> _Stated exercise_
Reproduce, word for word, every line from the first one down to the line containing "return (large_dia - small_dia)", and nothing else.

> _Data extract_
## Begin

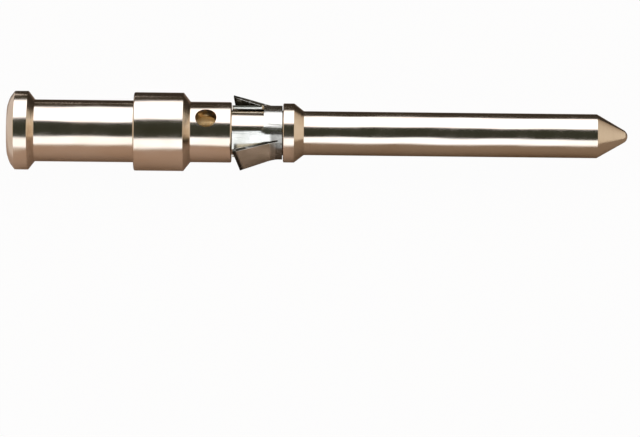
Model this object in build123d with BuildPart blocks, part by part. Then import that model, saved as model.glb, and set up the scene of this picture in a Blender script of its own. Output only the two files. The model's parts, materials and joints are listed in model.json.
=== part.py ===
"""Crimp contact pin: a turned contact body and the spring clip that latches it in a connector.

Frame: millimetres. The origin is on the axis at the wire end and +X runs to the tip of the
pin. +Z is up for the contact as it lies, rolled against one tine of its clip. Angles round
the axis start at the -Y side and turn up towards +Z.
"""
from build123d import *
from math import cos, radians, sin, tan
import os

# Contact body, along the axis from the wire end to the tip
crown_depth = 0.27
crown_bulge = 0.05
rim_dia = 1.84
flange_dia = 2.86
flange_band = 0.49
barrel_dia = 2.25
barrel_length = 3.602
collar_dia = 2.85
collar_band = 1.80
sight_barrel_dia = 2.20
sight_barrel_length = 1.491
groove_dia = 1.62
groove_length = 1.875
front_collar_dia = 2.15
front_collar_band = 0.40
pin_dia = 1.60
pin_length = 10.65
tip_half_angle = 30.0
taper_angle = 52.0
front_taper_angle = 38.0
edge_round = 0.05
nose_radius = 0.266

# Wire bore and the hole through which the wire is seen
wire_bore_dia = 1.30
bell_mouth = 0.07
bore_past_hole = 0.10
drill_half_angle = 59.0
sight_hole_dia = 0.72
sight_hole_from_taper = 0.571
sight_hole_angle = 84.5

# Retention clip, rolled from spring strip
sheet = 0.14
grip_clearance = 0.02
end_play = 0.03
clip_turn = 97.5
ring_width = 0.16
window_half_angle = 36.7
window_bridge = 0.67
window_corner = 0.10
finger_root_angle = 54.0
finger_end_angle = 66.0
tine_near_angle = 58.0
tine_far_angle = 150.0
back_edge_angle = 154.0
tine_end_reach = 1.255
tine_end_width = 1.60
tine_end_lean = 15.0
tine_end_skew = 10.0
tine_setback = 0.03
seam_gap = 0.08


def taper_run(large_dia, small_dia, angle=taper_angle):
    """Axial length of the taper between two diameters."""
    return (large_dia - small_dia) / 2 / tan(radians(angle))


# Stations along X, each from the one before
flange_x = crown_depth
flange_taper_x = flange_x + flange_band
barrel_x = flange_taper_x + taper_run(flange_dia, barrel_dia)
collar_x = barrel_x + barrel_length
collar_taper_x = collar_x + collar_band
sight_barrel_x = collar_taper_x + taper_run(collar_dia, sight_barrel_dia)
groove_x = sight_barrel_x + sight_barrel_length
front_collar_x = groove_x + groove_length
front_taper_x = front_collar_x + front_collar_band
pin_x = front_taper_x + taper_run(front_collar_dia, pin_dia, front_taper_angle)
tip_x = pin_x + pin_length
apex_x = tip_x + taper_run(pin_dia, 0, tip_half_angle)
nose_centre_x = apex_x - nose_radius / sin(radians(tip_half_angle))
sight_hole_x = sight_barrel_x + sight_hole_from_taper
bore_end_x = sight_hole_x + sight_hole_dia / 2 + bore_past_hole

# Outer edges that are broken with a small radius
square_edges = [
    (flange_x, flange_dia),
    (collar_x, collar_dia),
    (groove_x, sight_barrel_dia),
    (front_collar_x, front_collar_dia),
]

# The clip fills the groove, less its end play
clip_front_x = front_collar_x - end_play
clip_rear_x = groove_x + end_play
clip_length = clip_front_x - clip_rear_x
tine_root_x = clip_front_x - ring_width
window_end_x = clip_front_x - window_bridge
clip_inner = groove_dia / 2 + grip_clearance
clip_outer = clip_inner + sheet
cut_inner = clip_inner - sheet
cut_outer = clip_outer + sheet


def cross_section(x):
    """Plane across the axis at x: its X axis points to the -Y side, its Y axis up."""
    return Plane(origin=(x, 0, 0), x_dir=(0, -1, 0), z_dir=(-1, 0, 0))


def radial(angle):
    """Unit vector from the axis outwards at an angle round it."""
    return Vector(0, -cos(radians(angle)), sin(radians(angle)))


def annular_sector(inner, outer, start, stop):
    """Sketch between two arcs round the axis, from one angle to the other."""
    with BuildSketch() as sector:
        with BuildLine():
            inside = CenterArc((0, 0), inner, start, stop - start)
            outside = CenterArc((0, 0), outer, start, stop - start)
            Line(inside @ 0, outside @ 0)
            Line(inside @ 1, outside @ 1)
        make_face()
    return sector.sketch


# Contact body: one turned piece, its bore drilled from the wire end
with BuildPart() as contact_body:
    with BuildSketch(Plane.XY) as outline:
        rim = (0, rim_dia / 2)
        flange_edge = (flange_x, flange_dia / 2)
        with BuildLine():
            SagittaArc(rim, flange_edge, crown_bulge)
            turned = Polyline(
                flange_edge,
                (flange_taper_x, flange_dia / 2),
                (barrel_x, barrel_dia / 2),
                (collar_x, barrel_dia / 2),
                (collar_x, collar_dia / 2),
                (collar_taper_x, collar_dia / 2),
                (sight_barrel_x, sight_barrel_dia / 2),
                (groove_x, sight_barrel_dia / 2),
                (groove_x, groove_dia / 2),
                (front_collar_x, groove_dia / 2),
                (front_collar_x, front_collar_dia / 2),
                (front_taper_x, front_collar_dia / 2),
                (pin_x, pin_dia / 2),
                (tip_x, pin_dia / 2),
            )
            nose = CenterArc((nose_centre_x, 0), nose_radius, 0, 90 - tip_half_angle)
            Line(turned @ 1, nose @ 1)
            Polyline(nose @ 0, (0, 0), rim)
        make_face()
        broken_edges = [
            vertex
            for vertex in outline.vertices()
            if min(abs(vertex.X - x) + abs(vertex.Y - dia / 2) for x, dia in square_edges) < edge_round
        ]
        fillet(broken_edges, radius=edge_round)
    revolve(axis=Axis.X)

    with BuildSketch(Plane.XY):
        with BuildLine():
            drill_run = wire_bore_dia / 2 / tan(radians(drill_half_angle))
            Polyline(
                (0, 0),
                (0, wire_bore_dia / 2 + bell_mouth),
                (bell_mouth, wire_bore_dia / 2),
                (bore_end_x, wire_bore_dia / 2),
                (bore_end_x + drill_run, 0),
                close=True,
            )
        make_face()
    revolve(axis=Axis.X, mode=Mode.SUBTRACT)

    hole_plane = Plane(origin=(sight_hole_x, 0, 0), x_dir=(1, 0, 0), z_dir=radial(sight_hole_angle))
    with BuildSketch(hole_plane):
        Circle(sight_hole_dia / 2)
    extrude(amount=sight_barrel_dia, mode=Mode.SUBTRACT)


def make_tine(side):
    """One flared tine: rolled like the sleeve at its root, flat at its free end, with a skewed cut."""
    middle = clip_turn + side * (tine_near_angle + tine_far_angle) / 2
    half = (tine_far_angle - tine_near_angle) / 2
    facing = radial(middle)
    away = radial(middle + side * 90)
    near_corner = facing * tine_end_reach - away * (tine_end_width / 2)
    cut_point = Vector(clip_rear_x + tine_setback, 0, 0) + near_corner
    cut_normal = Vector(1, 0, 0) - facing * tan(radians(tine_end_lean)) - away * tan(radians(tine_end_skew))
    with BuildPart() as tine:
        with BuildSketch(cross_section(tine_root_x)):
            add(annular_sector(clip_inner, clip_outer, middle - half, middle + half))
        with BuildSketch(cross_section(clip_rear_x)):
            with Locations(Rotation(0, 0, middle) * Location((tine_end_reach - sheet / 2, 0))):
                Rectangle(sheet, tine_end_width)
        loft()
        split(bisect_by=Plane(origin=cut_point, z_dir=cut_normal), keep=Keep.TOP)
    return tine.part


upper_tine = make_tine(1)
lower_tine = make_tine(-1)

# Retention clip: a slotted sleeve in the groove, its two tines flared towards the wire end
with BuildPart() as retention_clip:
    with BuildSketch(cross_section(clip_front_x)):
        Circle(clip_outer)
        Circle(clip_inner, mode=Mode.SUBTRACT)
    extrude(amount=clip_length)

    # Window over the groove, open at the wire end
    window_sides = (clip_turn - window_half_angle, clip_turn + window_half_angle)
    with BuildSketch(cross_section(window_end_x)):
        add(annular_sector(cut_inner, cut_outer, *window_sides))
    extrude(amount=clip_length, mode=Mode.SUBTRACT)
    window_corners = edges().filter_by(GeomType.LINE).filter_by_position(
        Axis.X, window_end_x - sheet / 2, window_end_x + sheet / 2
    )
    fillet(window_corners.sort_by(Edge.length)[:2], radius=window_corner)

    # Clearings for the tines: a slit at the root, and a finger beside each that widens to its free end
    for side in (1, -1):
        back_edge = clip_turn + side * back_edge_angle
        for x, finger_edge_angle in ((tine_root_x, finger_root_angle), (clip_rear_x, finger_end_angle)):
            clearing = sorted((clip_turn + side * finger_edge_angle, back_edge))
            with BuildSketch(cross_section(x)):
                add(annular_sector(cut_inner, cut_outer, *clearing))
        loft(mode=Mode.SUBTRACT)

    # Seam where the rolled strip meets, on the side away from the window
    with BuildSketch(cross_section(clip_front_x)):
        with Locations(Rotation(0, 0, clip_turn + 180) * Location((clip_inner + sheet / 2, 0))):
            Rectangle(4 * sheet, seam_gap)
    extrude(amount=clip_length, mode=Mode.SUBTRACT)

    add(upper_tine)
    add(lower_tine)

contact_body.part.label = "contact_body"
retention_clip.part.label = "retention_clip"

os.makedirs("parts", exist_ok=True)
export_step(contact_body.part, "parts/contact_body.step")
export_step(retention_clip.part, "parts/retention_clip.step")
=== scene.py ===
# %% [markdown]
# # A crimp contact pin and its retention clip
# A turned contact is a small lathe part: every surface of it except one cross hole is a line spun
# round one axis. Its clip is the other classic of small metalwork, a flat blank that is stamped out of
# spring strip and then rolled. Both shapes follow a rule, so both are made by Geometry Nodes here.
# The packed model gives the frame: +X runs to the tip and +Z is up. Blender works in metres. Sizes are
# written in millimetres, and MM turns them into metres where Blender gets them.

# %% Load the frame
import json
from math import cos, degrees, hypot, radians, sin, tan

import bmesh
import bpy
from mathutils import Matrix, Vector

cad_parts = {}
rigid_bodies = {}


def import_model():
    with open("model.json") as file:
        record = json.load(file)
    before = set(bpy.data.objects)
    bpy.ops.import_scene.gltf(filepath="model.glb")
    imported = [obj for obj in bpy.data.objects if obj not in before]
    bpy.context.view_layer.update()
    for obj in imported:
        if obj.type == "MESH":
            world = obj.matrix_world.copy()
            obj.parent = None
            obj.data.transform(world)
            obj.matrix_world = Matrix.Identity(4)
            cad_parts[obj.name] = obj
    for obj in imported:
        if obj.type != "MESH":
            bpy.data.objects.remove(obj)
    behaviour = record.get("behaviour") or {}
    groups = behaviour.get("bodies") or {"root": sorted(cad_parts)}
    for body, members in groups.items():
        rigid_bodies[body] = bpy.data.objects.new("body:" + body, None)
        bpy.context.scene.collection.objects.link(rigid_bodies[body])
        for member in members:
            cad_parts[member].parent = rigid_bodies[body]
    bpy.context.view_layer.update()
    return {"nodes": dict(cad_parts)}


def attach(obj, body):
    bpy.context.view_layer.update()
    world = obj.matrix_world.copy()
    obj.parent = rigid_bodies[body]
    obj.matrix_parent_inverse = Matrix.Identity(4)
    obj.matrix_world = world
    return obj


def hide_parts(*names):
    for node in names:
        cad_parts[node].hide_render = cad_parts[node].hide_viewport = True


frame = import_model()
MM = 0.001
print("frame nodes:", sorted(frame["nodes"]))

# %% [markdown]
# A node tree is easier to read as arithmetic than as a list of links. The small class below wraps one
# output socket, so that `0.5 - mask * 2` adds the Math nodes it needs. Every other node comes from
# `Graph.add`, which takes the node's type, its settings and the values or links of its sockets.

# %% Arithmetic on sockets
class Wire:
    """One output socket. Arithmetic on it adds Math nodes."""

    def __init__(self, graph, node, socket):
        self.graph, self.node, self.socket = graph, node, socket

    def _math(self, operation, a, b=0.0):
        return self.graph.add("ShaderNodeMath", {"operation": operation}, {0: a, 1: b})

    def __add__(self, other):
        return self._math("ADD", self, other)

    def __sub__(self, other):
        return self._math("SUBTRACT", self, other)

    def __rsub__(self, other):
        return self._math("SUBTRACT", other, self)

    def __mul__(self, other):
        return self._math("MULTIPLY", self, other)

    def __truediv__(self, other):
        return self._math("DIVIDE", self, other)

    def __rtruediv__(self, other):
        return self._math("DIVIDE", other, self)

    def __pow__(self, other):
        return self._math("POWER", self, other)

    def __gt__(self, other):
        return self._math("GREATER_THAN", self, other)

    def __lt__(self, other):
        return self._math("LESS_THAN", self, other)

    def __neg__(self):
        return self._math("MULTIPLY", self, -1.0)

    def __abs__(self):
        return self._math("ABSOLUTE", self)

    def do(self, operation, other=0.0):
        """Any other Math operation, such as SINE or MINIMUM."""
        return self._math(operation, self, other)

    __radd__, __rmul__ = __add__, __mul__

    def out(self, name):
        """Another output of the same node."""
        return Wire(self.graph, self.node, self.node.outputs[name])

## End

> _Task answer_
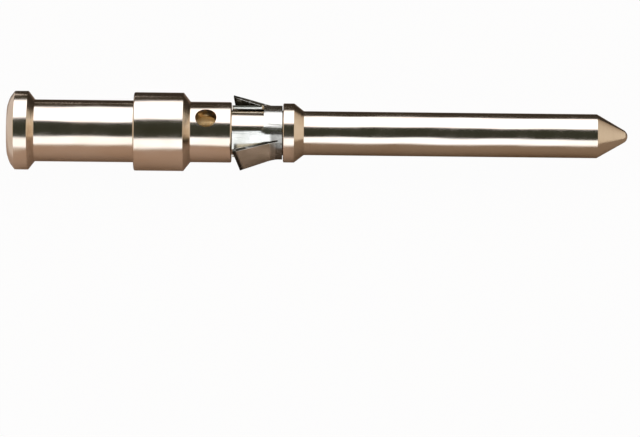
Model this object in build123d with BuildPart blocks, part by part. Then import that model, saved as model.glb, and set up the scene of this picture in a Blender script of its own. Output only the two files. The model's parts, materials and joints are listed in model.json.
=== part.py ===
"""Crimp contact pin: a turned contact body and the spring clip that latches it in a connector.

Frame: millimetres. The origin is on the axis at the wire end and +X runs to the tip of the
pin. +Z is up for the contact as it lies, rolled against one tine of its clip. Angles round
the axis start at the -Y side and turn up towards +Z.
"""
from build123d import *
from math import cos, radians, sin, tan
import os

# Contact body, along the axis from the wire end to the tip
crown_depth = 0.27
crown_bulge = 0.05
rim_dia = 1.84
flange_dia = 2.86
flange_band = 0.49
barrel_dia = 2.25
barrel_length = 3.602
collar_dia = 2.85
collar_band = 1.80
sight_barrel_dia = 2.20
sight_barrel_length = 1.491
groove_dia = 1.62
groove_length = 1.875
front_collar_dia = 2.15
front_collar_band = 0.40
pin_dia = 1.60
pin_length = 10.65
tip_half_angle = 30.0
taper_angle = 52.0
front_taper_angle = 38.0
edge_round = 0.05
nose_radius = 0.266

# Wire bore and the hole through which the wire is seen
wire_bore_dia = 1.30
bell_mouth = 0.07
bore_past_hole = 0.10
drill_half_angle = 59.0
sight_hole_dia = 0.72
sight_hole_from_taper = 0.571
sight_hole_angle = 84.5

# Retention clip, rolled from spring strip
sheet = 0.14
grip_clearance = 0.02
end_play = 0.03
clip_turn = 97.5
ring_width = 0.16
window_half_angle = 36.7
window_bridge = 0.67
window_corner = 0.10
finger_root_angle = 54.0
finger_end_angle = 66.0
tine_near_angle = 58.0
tine_far_angle = 150.0
back_edge_angle = 154.0
tine_end_reach = 1.255
tine_end_width = 1.60
tine_end_lean = 15.0
tine_end_skew = 10.0
tine_setback = 0.03
seam_gap = 0.08


def taper_run(large_dia, small_dia, angle=taper_angle):
    """Axial length of the taper between two diameters."""
    return (large_dia - small_dia) / 2 / tan(radians(angle))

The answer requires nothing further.